→ What is asked
Please repeat all of the lines that follow, exactly as written.

→ Data section
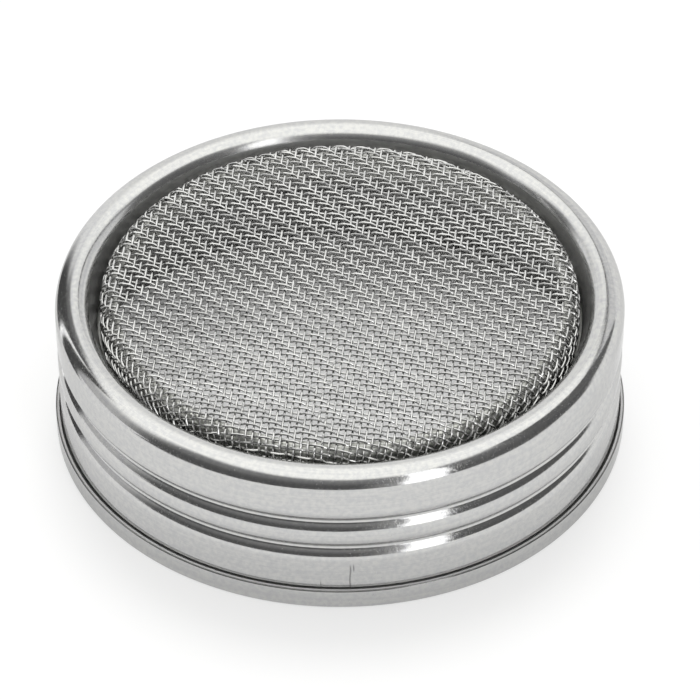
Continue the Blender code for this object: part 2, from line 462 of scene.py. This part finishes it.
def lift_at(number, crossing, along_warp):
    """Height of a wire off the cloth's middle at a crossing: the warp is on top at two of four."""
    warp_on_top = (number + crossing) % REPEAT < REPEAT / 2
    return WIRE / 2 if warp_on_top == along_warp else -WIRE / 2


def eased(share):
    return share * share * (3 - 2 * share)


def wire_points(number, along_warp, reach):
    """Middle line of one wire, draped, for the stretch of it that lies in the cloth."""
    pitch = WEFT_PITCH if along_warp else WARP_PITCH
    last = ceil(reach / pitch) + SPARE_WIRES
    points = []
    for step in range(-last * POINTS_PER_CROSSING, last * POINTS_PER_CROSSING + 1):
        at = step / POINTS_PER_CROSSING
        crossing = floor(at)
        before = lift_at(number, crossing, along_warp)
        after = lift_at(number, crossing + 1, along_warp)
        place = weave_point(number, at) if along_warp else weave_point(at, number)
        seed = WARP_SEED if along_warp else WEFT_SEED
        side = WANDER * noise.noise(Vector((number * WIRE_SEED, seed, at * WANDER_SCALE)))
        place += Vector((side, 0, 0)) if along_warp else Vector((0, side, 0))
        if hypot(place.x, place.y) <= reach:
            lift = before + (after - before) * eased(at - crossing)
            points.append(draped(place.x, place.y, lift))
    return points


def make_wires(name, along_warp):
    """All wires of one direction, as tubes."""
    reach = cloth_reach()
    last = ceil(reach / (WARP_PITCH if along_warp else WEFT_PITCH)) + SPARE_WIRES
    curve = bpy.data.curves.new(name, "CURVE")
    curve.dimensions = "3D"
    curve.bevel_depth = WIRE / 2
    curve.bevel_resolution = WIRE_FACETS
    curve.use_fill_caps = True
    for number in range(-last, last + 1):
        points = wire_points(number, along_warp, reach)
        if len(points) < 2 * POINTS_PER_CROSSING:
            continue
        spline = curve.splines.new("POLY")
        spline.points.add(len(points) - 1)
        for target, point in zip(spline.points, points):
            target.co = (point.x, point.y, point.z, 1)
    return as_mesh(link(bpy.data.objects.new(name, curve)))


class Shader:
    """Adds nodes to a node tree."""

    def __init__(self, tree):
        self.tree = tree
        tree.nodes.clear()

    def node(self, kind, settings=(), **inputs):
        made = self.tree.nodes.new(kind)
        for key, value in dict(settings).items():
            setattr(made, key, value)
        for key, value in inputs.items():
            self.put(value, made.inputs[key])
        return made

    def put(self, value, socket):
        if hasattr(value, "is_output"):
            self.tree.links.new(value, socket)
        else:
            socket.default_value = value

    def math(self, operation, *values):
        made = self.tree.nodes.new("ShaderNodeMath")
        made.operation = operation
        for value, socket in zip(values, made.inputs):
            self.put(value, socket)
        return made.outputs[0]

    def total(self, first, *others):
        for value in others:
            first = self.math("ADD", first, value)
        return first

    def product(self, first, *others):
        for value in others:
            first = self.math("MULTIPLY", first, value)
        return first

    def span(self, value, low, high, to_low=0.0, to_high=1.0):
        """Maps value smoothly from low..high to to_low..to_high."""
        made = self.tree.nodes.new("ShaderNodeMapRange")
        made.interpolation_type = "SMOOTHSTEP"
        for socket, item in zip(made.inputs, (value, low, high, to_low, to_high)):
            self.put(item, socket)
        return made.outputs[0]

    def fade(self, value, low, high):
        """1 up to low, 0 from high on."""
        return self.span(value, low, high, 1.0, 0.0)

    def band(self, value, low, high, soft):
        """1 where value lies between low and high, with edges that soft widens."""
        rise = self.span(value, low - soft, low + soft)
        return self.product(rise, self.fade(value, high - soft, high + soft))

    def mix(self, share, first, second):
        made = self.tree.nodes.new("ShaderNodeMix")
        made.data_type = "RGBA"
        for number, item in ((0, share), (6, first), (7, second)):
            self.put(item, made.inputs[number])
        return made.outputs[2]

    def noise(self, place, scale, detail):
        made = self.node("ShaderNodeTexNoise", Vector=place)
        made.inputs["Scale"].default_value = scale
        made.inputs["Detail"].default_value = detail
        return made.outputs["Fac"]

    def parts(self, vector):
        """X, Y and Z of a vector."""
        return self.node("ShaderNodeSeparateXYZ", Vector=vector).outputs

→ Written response
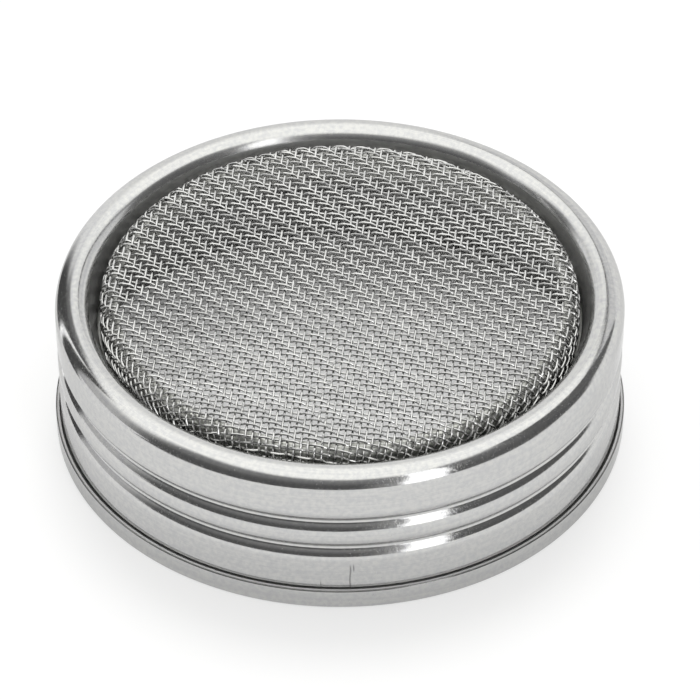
Continue the Blender code for this object: part 2, from line 462 of scene.py. This part finishes it.
def lift_at(number, crossing, along_warp):
    """Height of a wire off the cloth's middle at a crossing: the warp is on top at two of four."""
    warp_on_top = (number + crossing) % REPEAT < REPEAT / 2
    return WIRE / 2 if warp_on_top == along_warp else -WIRE / 2


def eased(share):
    return share * share * (3 - 2 * share)


def wire_points(number, along_warp, reach):
    """Middle line of one wire, draped, for the stretch of it that lies in the cloth."""
    pitch = WEFT_PITCH if along_warp else WARP_PITCH
    last = ceil(reach / pitch) + SPARE_WIRES
    points = []
    for step in range(-last * POINTS_PER_CROSSING, last * POINTS_PER_CROSSING + 1):
        at = step / POINTS_PER_CROSSING
        crossing = floor(at)
        before = lift_at(number, crossing, along_warp)
        after = lift_at(number, crossing + 1, along_warp)
        place = weave_point(number, at) if along_warp else weave_point(at, number)
        seed = WARP_SEED if along_warp else WEFT_SEED
        side = WANDER * noise.noise(Vector((number * WIRE_SEED, seed, at * WANDER_SCALE)))
        place += Vector((side, 0, 0)) if along_warp else Vector((0, side, 0))
        if hypot(place.x, place.y) <= reach:
            lift = before + (after - before) * eased(at - crossing)
            points.append(draped(place.x, place.y, lift))
    return points


def make_wires(name, along_warp):
    """All wires of one direction, as tubes."""
    reach = cloth_reach()
    last = ceil(reach / (WARP_PITCH if along_warp else WEFT_PITCH)) + SPARE_WIRES
    curve = bpy.data.curves.new(name, "CURVE")
    curve.dimensions = "3D"
    curve.bevel_depth = WIRE / 2
    curve.bevel_resolution = WIRE_FACETS
    curve.use_fill_caps = True
    for number in range(-last, last + 1):
        points = wire_points(number, along_warp, reach)
        if len(points) < 2 * POINTS_PER_CROSSING:
            continue
        spline = curve.splines.new("POLY")
        spline.points.add(len(points) - 1)
        for target, point in zip(spline.points, points):
            target.co = (point.x, point.y, point.z, 1)
    return as_mesh(link(bpy.data.objects.new(name, curve)))


class Shader:
    """Adds nodes to a node tree."""

    def __init__(self, tree):
        self.tree = tree
        tree.nodes.clear()

    def node(self, kind, settings=(), **inputs):
        made = self.tree.nodes.new(kind)
        for key, value in dict(settings).items():
            setattr(made, key, value)
        for key, value in inputs.items():
            self.put(value, made.inputs[key])
        return made

    def put(self, value, socket):
        if hasattr(value, "is_output"):
            self.tree.links.new(value, socket)
        else:
            socket.default_value = value

    def math(self, operation, *values):
        made = self.tree.nodes.new("ShaderNodeMath")
        made.operation = operation
        for value, socket in zip(values, made.inputs):
            self.put(value, socket)
        return made.outputs[0]

    def total(self, first, *others):
        for value in others:
            first = self.math("ADD", first, value)
        return first

    def product(self, first, *others):
        for value in others:
            first = self.math("MULTIPLY", first, value)
        return first

    def span(self, value, low, high, to_low=0.0, to_high=1.0):
        """Maps value smoothly from low..high to to_low..to_high."""
        made = self.tree.nodes.new("ShaderNodeMapRange")
        made.interpolation_type = "SMOOTHSTEP"
        for socket, item in zip(made.inputs, (value, low, high, to_low, to_high)):
            self.put(item, socket)
        return made.outputs[0]

    def fade(self, value, low, high):
        """1 up to low, 0 from high on."""
        return self.span(value, low, high, 1.0, 0.0)

    def band(self, value, low, high, soft):
        """1 where value lies between low and high, with edges that soft widens."""
        rise = self.span(value, low - soft, low + soft)
        return self.product(rise, self.fade(value, high - soft, high + soft))

    def mix(self, share, first, second):
        made = self.tree.nodes.new("ShaderNodeMix")
        made.data_type = "RGBA"
        for number, item in ((0, share), (6, first), (7, second)):
            self.put(item, made.inputs[number])
        return made.outputs[2]

    def noise(self, place, scale, detail):
        made = self.node("ShaderNodeTexNoise", Vector=place)
        made.inputs["Scale"].default_value = scale
        made.inputs["Detail"].default_value = detail
        return made.outputs["Fac"]

    def parts(self, vector):
        """X, Y and Z of a vector."""
        return self.node("ShaderNodeSeparateXYZ", Vector=vector).outputs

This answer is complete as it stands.